Header Length (4 bits): Specifies the size of the TCP header in 32-bit words.
Flag Bits (6 bits):
- URG: Indicates the urgent pointer field is valid (rarely used).
- ACK: Indicates the acknowledgment field is valid.
- PSH: Requests the receiver to push the data to the application immediately.
- RST, SYN, FIN: Used for connection setup (SYN), teardown (FIN), and emergency reset (RST).
Receive Window (16 bits): Used for flow control; indicates the number of bytes the receiver is willing to accept.
Checksum (16 bits): Used for error detection of the segment.
Options: Variable length; used for MSS negotiation, window scaling, or selective acknowledgments (SACK).

Because TCP views data as an ordered stream of bytes, sequence numbers represent the byte's position rather than the segment number.
Example: If a stream consists of 500,000 bytes and the MSS is 1,000 bytes, the first segment has sequence number 0, the second has 1,000, the third has 2,000, etc.
Cumulative ACK: If a receiver sends an ACK for 1,501, it implies it has received everything up to byte 1,500 and is waiting for 1,501.

TCP uses an adaptive timeout based on continuous measurements of the Round Trip Time (RTT).
Estimated RTT: Calculated using an Exponentially Weighted Moving Average (EWMA) to smooth out fluctuations.
- $\text{Estimated RTT} = (1 - \alpha) \times \text{Old Estimated RTT} + \alpha \times \text{Sample RTT}$
- Recommended $\alpha = 0.125$ .
DevRTT: Estimates how much the Sample RTT deviates from the Estimated RTT.
- $\text{DevRTT} = (1 - \beta) \times \text{Old DevRTT} + \beta \times | \text{Sample RTT} - \text{Estimated RTT} |$
- Recommended $\beta = 0.25$ .
Timeout Interval: The actual timer value used.
- $\text{Timeout} = \text{Estimated RTT} + 4 \times \text{DevRTT}$

The receiver maintains a receive buffer ( $\text{RcvBuffer}$ ).
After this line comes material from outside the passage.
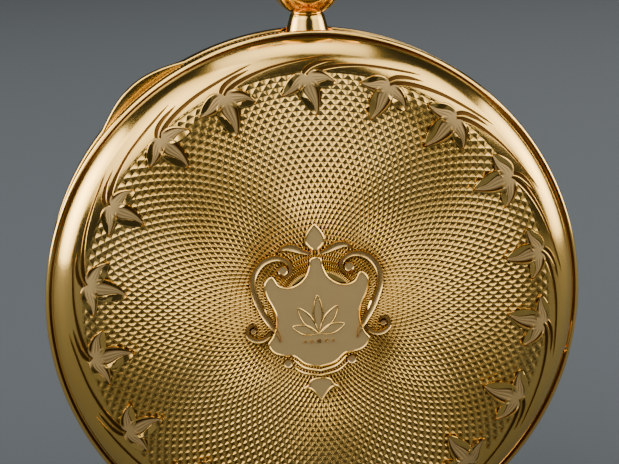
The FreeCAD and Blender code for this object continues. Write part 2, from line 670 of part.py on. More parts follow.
def balance_wheel():
    """Rim and crossbar of the balance."""
    low, high = 6.95, 7.45
    rim = ring(BALANCE_R - 0.75, BALANCE_R, low, high, BALANCE)
    bar = strap(step(BALANCE, BALANCE_R - 0.4, 30), step(BALANCE, BALANCE_R - 0.4, 210), 1.0, low, high - 0.2)
    bar = bar.common(disc(BALANCE_R - 0.1, low, high, BALANCE))
    body = rim.fuse([bar, disc(1.0, low, high, BALANCE)])
    return body.cut(disc(ARBOR_R, 6, 8, BALANCE)).removeSplitter()


def balance_screws():
    """Timing screws round the rim."""
    count = 14
    screws = []
    for index in range(count):
        turn = 30 + (index + 0.5) * 360 / count
        start = step(BALANCE, BALANCE_R + 0.02, turn)
        end = step(BALANCE, BALANCE_R + 0.4, turn)
        screws.append(rod(0.22, (*start, 7.2), (*end, 7.2)))
    return Part.makeCompound(screws)


def balance_staff():
    """The balance's staff."""
    return arbor(BALANCE)


def roller_table():
    """Roller with its impulse pin, between the fork's horns."""
    pin_at = step(BALANCE, 0.95, bearing(BALANCE, PALLET))
    return ring(ARBOR_R, 1.4, 6.55, 6.8, BALANCE).fuse(disc(0.16, 6.2, 6.6, pin_at)).removeSplitter()


def hairspring():
    """Flat balance spring."""
    return spiral(0.6, 3.9, 10, 0.07, 7.65, 7.85, BALANCE, 24)


def regulator():
    """Index lever on the cock."""
    body = ring(1.0, 1.7, BRIDGE_HIGH + 0.03, 9.25, BALANCE)
    pointer = strap(step(BALANCE, 1.4, 96), step(BALANCE, 5.6, 96), 0.5, BRIDGE_HIGH + 0.03, 9.25)
    return body.fuse(pointer.cut(disc(1.0, 8, 10, BALANCE))).removeSplitter()


# ---------------------------------------------------------------- winding and setting

def ratchet_wheel():
    """Ratchet wheel on the barrel arbor."""
    wheel = gear(RATCHET_T, WINDING_M, 8.55, 8.98, BARREL, bearing(BARREL, CROWN_WHEEL) + 180 / RATCHET_T)
    return wheel.cut(disc(0.5, 8, 10, BARREL))


def ratchet_screw():
    """Screw that holds the ratchet wheel down on its arbor."""
    return screw(BARREL, 9.0, 9.02, 1.1, 0.4, 0.4)


def crown_wheel():
    """Crown wheel, turned by the winding pinion."""
    wheel = gear(CROWN_WHEEL_T, WINDING_M, 8.55, 8.98, CROWN_WHEEL, bearing(CROWN_WHEEL, BARREL))
    return wheel.cut(disc(0.45, 8, 10, CROWN_WHEEL))


def crown_wheel_screw():
    """Screw that the crown wheel turns on."""
    return screw(CROWN_WHEEL, 8.15, 9.02, 1.0, 0.4, 0.4)


def click():
    """Pawl that rests beside the ratchet wheel's teeth."""
    beak = step(BARREL, 6.4, bearing(BARREL, CLICK) + 9)
    tip = step(BARREL, 6.05, bearing(BARREL, CLICK) + 12)
    arm = strap(CLICK, beak, 0.7, 8.58, 8.93).fuse(plate([CLICK, beak, tip], 8.58, 8.93))
    arm = arm.cut(disc(6.04, 8, 10, BARREL))
    return arm.fuse([disc(0.75, 8.58, 8.93, CLICK), disc(0.27, 8.2, 8.7, CLICK)]).removeSplitter()


def click_spring():
    """Bent wire that presses on the click."""
    outer, inner = 1.9, 1.7
    wire = ring(inner, outer, 8.6, 8.8, CLICK)
    keep = plate([CLICK, step(CLICK, 4, -60), step(CLICK, 4, 0), step(CLICK, 4, 60)], 8.6, 8.8)
    foot = disc(0.3, BRIDGE_HIGH - 0.5, 8.8, step(CLICK, 1.8, -55))
    return wire.common(keep).fuse(foot).removeSplitter()


def winding_pinion():
    """Pinion on the stem, under the edge of the crown wheel."""
    pinion = gear(WINDING_PINION_T, 0.218, -0.95, 0.95)
    pinion = pinion.cut(disc(STEM_R + 0.05, -2, 2))
    pinion.rotate(V(0, 0, 0), V(1, 0, 0), -90)
    pinion.translate(V(0, WINDING_Y, STEM_H))
    return pinion


def sliding_pinion():
    """Clutch pinion on the stem's square."""
    pinion = gear(14, 0.2, -0.75, 0.75)
    pinion = pinion.cut(disc(STEM_R + 0.05, -2, 2))
    pinion.rotate(V(0, 0, 0), V(1, 0, 0), -90)
    pinion.translate(V(0, WINDING_Y - 2.0, STEM_H))
    return pinion


def setting_lever():
    """Lever on the dial side whose pin sits in the stem's groove."""
    arm = strap(LEVER, (0, LEVER[1]), 0.9, 3.45, 3.85)
    post = disc(0.35, 3.85, 5.1, LEVER)
    pin = disc(0.25, 3.85, 5.7, (0, LEVER[1]))
    return arm.fuse([disc(0.8, 3.45, 3.85, LEVER), post, pin]).removeSplitter()


# ---------------------------------------------------------------- assembly

def place(shape):
    """Stands a piece up from the bench frame."""
    shape.rotate(V(0, 0, 0), V(1, 0, 0), 90)
    return shape


def pieces():
    """Every piece of the watch by name, in the bench frame."""
    return {
        "case_middle": case_middle(), "pendant": pendant(), "bow": bow(), "bow_screws": bow_screws(),
        "crown": crown(), "winding_stem": winding_stem(), "back_cover": back_cover(),
        "dust_cover": dust_cover(), "bezel": bezel(), "crystal": crystal(),
        "back_cover_hinge_pin": hinge_pin(BACK_HINGE, BACK_BARREL),
        "dust_cover_hinge_pin": hinge_pin(DUST_HINGE, DUST_BARREL),
        "bezel_hinge_pin": hinge_pin(BEZEL_HINGE, BEZEL_BARREL),
        "dial": dial(), "seconds_dial": seconds_dial(),
        "minute_hand": hand(CENTRE, 15.6, 3.0, 0.9, 1.0, 0.68, 1.55, 1.7, 60),
        "hour_hand": hand(CENTRE, 10.6, 0, 1.3, 1.5, 1.05, 1.95, 2.1, 305),
        "seconds_hand": hand(FOURTH, 3.7, 1.3, 0.3, 0.45, 0.15, 2.2, 2.35, 150),
        "hour_wheel": hour_wheel(), "cannon_pinion": cannon_pinion(), "minute_wheel": minute_wheel(),
        "mainplate": mainplate(), "barrel_bridge": barrel_bridge(), "train_bridge": train_bridge(),
        "balance_cock": balance_cock(), "pallet_bridge": pallet_bridge(),
        "bridge_screws": bridge_screws(), "case_screws": case_screws(),
        "bridge_jewels": bridge_jewels(), "plate_jewels": plate_jewels(),
        "barrel_drum": barrel_drum(), "barrel_lid": barrel_lid(), "barrel_arbor": barrel_arbor(),
        "mainspring": mainspring(), "centre_arbor": centre_arbor(),
        "centre_wheel": going_wheel(CENTRE_T, CENTRE_M, 5.8, 6.0, CENTRE, bearing(CENTRE, THIRD), 5),
        "third_arbor": pinion_arbor(THIRD, THIRD_PINION_T, CENTRE_M, 5.78, 6.15, CENTRE),
        "third_wheel": going_wheel(THIRD_T, THIRD_M, 6.25, 6.45, THIRD, bearing(THIRD, FOURTH), 5),
        "fourth_arbor": fourth_arbor(),
        "fourth_wheel": going_wheel(FOURTH_T, FOURTH_M, 7.0, 7.2, FOURTH, bearing(FOURTH, ESCAPE), 5),
        "escape_arbor": pinion_arbor(ESCAPE, ESCAPE_PINION_T, FOURTH_M, 6.8, 7.4, FOURTH),
        "escape_wheel": escape_wheel(), "pallet_fork": pallet_fork(), "pallet_stones": pallet_stones(),
        "balance_wheel": balance_wheel(), "balance_screws": balance_screws(),
        "balance_staff": balance_staff(), "roller_table": roller_table(), "hairspring": hairspring(),
        "regulator": regulator(), "ratchet_wheel": ratchet_wheel(), "ratchet_screw": ratchet_screw(),
        "crown_wheel": crown_wheel(), "crown_wheel_screw": crown_wheel_screw(), "click": click(),
        "click_spring": click_spring(), "winding_pinion": winding_pinion(),
        "sliding_pinion": sliding_pinion(), "setting_lever": setting_lever(),
    }


os.makedirs("parts", exist_ok=True)
for name, piece in pieces().items():
    place(piece).exportStep(f"parts/{name}.step")
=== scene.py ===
"""The looks of an open-face gold pocket watch, built round its fixed frame.

Lengths are millimetres on the bench: x right and y to the pendant as seen from the engraved back,
z the height above the flat of the crystal.  Piece.place() stands them up in the frame, in metres.
"""
import json
import logging
import math
from dataclasses import dataclass, field
from enum import Enum
from typing import Callable, Sequence

import bmesh
import bpy
from mathutils import Matrix, Vector


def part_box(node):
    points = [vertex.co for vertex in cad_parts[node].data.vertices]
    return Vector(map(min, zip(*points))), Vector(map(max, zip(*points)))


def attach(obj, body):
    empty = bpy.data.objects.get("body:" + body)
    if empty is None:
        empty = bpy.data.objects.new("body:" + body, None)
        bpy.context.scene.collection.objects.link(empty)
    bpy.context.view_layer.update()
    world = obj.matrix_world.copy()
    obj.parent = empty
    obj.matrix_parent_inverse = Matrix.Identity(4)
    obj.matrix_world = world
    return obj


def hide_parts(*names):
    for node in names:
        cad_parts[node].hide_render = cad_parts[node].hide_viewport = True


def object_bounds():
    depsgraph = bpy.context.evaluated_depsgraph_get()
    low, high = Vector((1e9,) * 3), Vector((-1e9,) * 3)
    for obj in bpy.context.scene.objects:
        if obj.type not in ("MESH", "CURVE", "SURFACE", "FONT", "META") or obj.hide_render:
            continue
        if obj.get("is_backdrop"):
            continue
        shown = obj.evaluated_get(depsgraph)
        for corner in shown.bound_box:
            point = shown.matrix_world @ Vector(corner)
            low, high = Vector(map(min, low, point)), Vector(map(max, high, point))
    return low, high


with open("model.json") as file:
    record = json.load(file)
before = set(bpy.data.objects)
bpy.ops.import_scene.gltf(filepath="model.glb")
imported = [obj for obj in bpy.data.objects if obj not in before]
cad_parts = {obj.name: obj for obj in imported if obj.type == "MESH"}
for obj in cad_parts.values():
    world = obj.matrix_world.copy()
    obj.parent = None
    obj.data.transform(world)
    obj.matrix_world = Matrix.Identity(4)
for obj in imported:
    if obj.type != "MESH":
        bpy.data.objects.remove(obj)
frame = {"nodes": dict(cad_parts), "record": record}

LOG = logging.getLogger("watch")
MM = 0.001
TAU = 2 * math.pi
STAND_UP = Matrix.Rotation(math.pi / 2, 4, "X") @ Matrix.Scale(MM, 4)
Point = tuple[float, float]
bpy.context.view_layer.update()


# ------------------------------------------------------------------ frame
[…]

If the application is slow to read, the buffer fills up.
The receiver advertises the remaining space ( $rwnd$ ) in every segment sent back to the sender.
$rwnd = \text{RcvBuffer} - [\text{LastByteRcvd} - \text{LastByteRead}]$
The sender ensures that the amount of unacknowledged data ( $\text{LastByteSent} - \text{LastByteAcked}$ ) is always less than or equal to the advertised $rwnd$ .
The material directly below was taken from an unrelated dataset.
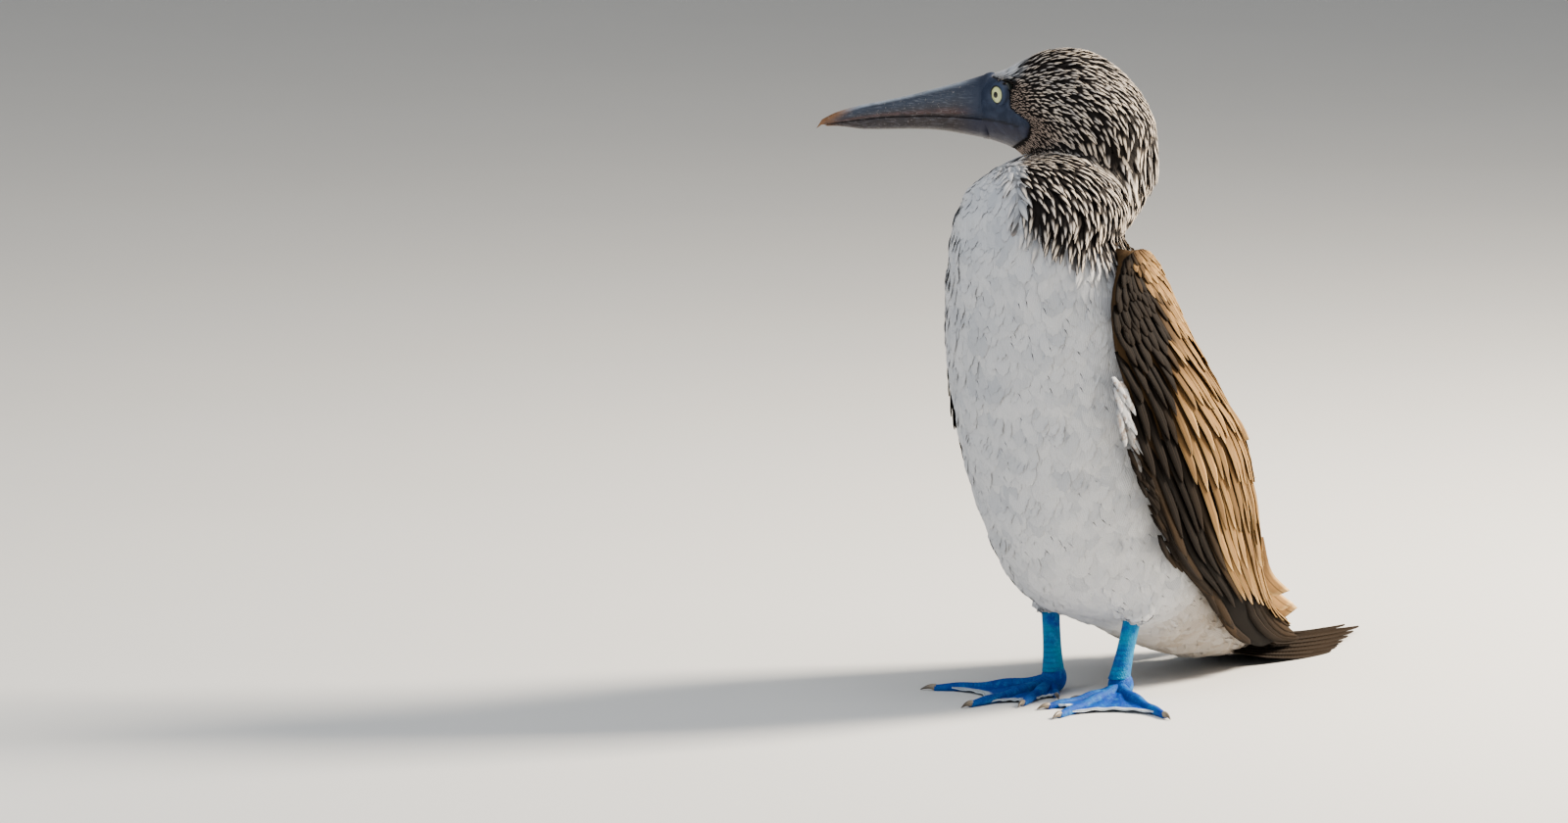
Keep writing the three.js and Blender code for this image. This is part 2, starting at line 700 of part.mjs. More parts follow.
// The bare shank between the foot and the feathered thigh
function shankForm(side, grow = 0) {
  const rings = [];
  const steps = 7;
  for (let i = 0; i <= steps; i++) {
    const share = i / steps;
    const z = lerp(ANKLE_Z + GAP, KNEE.z + SHANK.over, share);
    const centre = point(side * lerp(ANKLE_X, KNEE.x, share), lerp(SHANK.lowY, KNEE.y, share), z);
    const flare = 1 + SHANK.lowFlare * (1 - share) ** 4 + SHANK.highFlare * share ** 3;
    const [wide, deep] = [SHANK.wide, SHANK.deep].map((half) => half * flare + grow);
    rings.push(oval(centre, point(0, deep, 0), point(wide, 0, 0), 12));
  }
  const top = point(side * KNEE.x, KNEE.y, KNEE.z + SHANK.over + grow);
  return loft(rings, null, grow ? top : null);
}

// The feathered thigh, set into the belly
function thighForm(side, grow = 0) {
  const rings = [];
  const steps = 4;
  for (let i = 0; i <= steps; i++) {
    const share = i / steps;
    const z = lerp(THIGH.low, THIGH.high, share);
    const radius = lerp(THIGH.lowRadius, THIGH.highRadius, Math.sqrt(share)) + grow;
    const centre = point(side * (KNEE.x - THIGH.lean * share), KNEE.y + THIGH.lean * share, z);
    rings.push(oval(centre, point(0, radius * THIGH.deep, 0), point(radius, 0, 0), 14));
  }
  const low = point(side * KNEE.x, KNEE.y, THIGH.low - THIGH.lowEnd - grow);
  const high = point(side * (KNEE.x - THIGH.lean), KNEE.y + THIGH.lean, THIGH.high + THIGH.highEnd + grow);
  return loft(rings, low, high);
}

// Partings, as planes that hold the line of sight: each is set by two places in the view of the
// bird from its front left, across and up
const VIEW_TURN = THREE.MathUtils.degToRad(36);
const viewRight = point(Math.cos(VIEW_TURN), Math.sin(VIEW_TURN), 0);
const viewNear = point(Math.sin(VIEW_TURN), -Math.cos(VIEW_TURN), 0);
const NAPE_LINE = [[-38, 332], [46, 345]];
const COLLAR_LINE = [[-30, 328], [20, 277]];
const SHOULDER_LINE = [[20, 277], [80, 272]];

function parting([[acrossA, upA], [acrossB, upB]]) {
  const start = viewRight.clone().multiplyScalar(acrossA).setZ(upA);
  const way = viewRight.clone().multiplyScalar(acrossB - acrossA).setZ(upB - upA);
  const normal = point(0, 0, 0).crossVectors(way, viewNear).negate().normalize();
  if (normal.z < 0) normal.negate();
  return { above: (offset) => halfSpace(start, normal, offset),
    below: (offset) => halfSpace(start, normal.clone().negate(), offset) };
}

const nape = parting(NAPE_LINE);
const collar = parting(COLLAR_LINE);
const shoulder = parting(SHOULDER_LINE);
const HALF_GAP = GAP / 2;

const flesh = joined([torsoForm(), neckForm(), headForm()]);
const underHead = flesh.intersect(nape.below(HALF_GAP));
const neckZone = (offset) => collar.above(offset).intersect(shoulder.above(offset));
const rump = point(0, TAIL_CUT_Y, 0);

const group = new THREE.Group();

function addNode(name, solid, finish) {
  const { color, roughness } = FINISHES[finish];
  const material = new THREE.MeshStandardMaterial({ color, roughness, metalness: 0 });
  const mesh = new THREE.Mesh(geometryOf(largest(solid)), material);
  mesh.name = name;
  group.add(mesh);
}

const SIDES = [["left", 1], ["right", -1]];

function addHead() {
  let head = flesh.intersect(nape.above(HALF_GAP));
  for (const [, side] of SIDES) head = head.add(lidRing(side));
  for (const [, side] of SIDES) head = head.subtract(eyeForm(side, GAP));
  addNode("head", head.subtract(mouthGroove()), "hackles");
  let upper = jaw(true);
  for (const [, side] of SIDES) upper = upper.subtract(nostrilGroove(side));
  addNode("bill_upper", upper, "bill");
  addNode("bill_lower", jaw(false), "bill");
  for (const [name, side] of SIDES) addNode("eye_" + name, eyeForm(side), "iris");
}

function addBody() {
  addNode("neck", underHead.intersect(neckZone(HALF_GAP)), "hackles");
  let torso = underHead.subtract(neckZone(-HALF_GAP)).subtract(halfSpace(rump, point(0, 1, 0), -HALF_GAP));
  for (const [, side] of SIDES) torso = torso.subtract(thighForm(side, GAP));
  addNode("torso", torso, "breast");
  const core = torsoForm().intersect(halfSpace(rump, point(0, 1, 0), HALF_GAP));
  const behind = halfSpace(rump, point(0, 1, 0), HALF_GAP);
  addNode("tail", tailForm(core).intersect(behind).intersect(aboveFloor), "tail");
}

function addWings() {
  const clear = joined([torsoForm(GAP), neckForm(GAP)]);
  for (const [name, side] of SIDES) {
    const middle = halfSpace(point(0, 0, 0), point(1, 0, 0), HALF_GAP);
    const wing = largest(wingForm(side).intersect(middle).intersect(aboveFloor).subtract(clear));
    const geometry = geometryOf(wing);
    if (side < 0) {
      geometry.scale(-1, 1, 1);
      geometry.index.array.reverse();
    }
    addNode("wing_" + name, solidOf(geometry), "wing");
  }
}

function addLegs() {
  const footTop = halfSpace(point(0, 0, ANKLE_Z), point(0, 0, -1));
  for (const [name, side] of SIDES) {
    addNode("thigh_" + name, thighForm(side).subtract(shankForm(side, GAP)), "thigh");
    addNode("leg_" + name, shankForm(side), "shank");
    addNode("foot_" + name, footForm(side).intersect(footTop), "web");
    TOES.forEach((toe, k) => addNode(`claw_${name}_${k + 1}`, clawForm(side, toe), "claw"));
  }
}

addHead();
addBody();
addWings();
addLegs();

// The part's origin is the middle of its box at the floor
const box = new THREE.Box3().setFromObject(group);
const middle = box.getCenter(point(0, 0, 0));
for (const mesh of group.children) mesh.position.set(-middle.x, -middle.y, -box.min.z);

export default group;
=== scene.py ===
import math

import bpy
import numpy as np
from bpy.props import FloatProperty, FloatVectorProperty, IntProperty, PointerProperty
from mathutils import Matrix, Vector, noise
from mathutils.bvhtree import BVHTree
from mathutils.kdtree import KDTree


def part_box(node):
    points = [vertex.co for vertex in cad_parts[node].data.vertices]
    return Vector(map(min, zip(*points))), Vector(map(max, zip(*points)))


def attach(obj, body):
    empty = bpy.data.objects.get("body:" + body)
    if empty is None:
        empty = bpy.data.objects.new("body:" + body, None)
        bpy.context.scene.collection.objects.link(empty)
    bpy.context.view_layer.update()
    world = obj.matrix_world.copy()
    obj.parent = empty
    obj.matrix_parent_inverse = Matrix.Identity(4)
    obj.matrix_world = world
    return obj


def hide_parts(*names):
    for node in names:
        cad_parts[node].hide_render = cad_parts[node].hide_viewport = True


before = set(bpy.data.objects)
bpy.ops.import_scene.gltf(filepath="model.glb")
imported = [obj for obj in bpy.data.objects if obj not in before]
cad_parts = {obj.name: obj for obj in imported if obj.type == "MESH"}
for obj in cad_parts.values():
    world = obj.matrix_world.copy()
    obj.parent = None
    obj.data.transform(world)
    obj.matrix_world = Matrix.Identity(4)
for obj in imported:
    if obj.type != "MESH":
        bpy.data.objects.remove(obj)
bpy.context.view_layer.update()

bl_info = {
    "name": "Blue-footed booby",
    "version": (1, 0, 0),
    "blender": (4, 5, 0),
    "location": "3D View > Sidebar > Booby",
    "description": "Dresses the solids of a blue-footed booby with skin, feathers, bill, eyes and feet",
    "category": "Add Mesh",
}

# Sizes below are in millimetres about the point on the floor midway between the two ankles.
MM = 0.001
SHANK_FRONT = 6.56  # from that point forward to the front of a shank
LEFT_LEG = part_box("leg_left")
RIGHT_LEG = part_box("leg_right")
HOME = np.array([
    (LEFT_LEG[0].x + RIGHT_LEG[1].x) / 2,
    LEFT_LEG[0].y + SHANK_FRONT * MM,
    0.0,
])
SIDES = (("left", 1), ("right", -1))

# The head looks to the bird's right
HEAD_TURN = math.radians(66)
HEAD_HOME = np.array([-3.6, 4.9, 0.0])
AHEAD = np.array([-math.sin(HEAD_TURN), -math.cos(HEAD_TURN), 0.0])
LEFTWARD = np.array([math.cos(HEAD_TURN), -math.sin(HEAD_TURN), 0.0])

# The photograph's view
VIEW_TURN = math.radians(36)
VIEW_RISE = math.radians(8)
VIEW_FAR = 6000.0
VIEW_LENS = 225.0
VIEW_MIDDLE = (-184.2, 174.0)  # right of and above the point between the ankles, in the view
VIEW_RIGHT = np.array([math.cos(VIEW_TURN), math.sin(VIEW_TURN), 0.0])
VIEW_BACK = np.array([
    math.sin(VIEW_TURN) * math.cos(VIEW_RISE),
    -math.cos(VIEW_TURN) * math.cos(VIEW_RISE),
    math.sin(VIEW_RISE),
])
VIEW_UP = np.cross(VIEW_BACK, VIEW_RIGHT)

# Line down the middle of the body, from the root of the bill to the root of the tail
SPINE = np.array([
    [-62, -21, 362], [-45, -13, 366], [-25, -4, 366], [-10, 6, 360], [-3, 13, 345], [-1, 8, 325],
    [0, -8, 303], [0, -22, 280], [0, -26, 250], [0, -20, 212], [0, -10, 176], [0, 0, 140],
    [0, 15, 108], [0, 38, 82], [0, 66, 58], [0, 100, 40], [0, 135, 27], [0, 175, 17],
], float)

# Where the hackles of the neck end, in the view: height and distance right of the ankles in
# front, the other way round below, and the height above which all is hackled
HACKLE_FRONT = np.array([[280, -1], [287, -14], [297, -33], [308, -41], [317, -41], [329, -44]], float)
HACKLE_LOW = np.array([[-1, 282], [20, 289]], float)
HACKLE_TOP = 334.0

# Edge of the bare face: height, and how far forward of the middle of the head it lies
FACE_EDGE = np.array([
    [330, 50], [337.6, 43.4], [341.8, 37.2], [345.1, 32.1], [353.2, 29.4], [356.2, 31.5],
    [360.1, 38.7], [363, 42.7], [370.9, 44.0], [374.7, 46.5], [378, 51], [379.5, 55.5], [380.8, 61.5],
    [384, 66],
], float)
FACE_BOTTOM = 329.0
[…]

Three-Way Handshake (Establishment):
- Step 1: Client sends a SYN segment (Sequence = $x$ , SYN=1).
- Step 2: Server replies with a SYN-ACK (Sequence = $y$ , ACK = $x+1$ , SYN=1, ACK=1).
- Step 3: Client sends an ACK (Sequence = $x+1$ , ACK = $y+1$ , ACK=1).
Teardown: Uses a four-way handshake where each side independently closes its half of the connection using the FIN bit.

Sender Transitions:
1. Receives data from app: Encapsulates in segment, starts timer if not already running.
2. Timeout: Retransmits the oldest unacknowledged segment and doubles the timeout interval (exponential backoff).
3. ACK Received: Updates $SendBase$ ; if there are still outstanding segments, restarts the timer.
Fast Retransmit: If the sender receives three duplicate ACKs for the same data (triple duplicate ACKs), it assumes the segment after the acknowledged byte is lost and retransmits immediately without waiting for the timer to expire.

Lost ACK: If an ACK is lost but the data was received, the sender's timeout will trigger a retransmission. The receiver discards the duplicate and re-ACKs the data.
Premature Timeout: If the timer is too short, the sender may retransmit data that is still in transit. Cumulative ACKs help recover by acknowledging the original and the redundant segments together.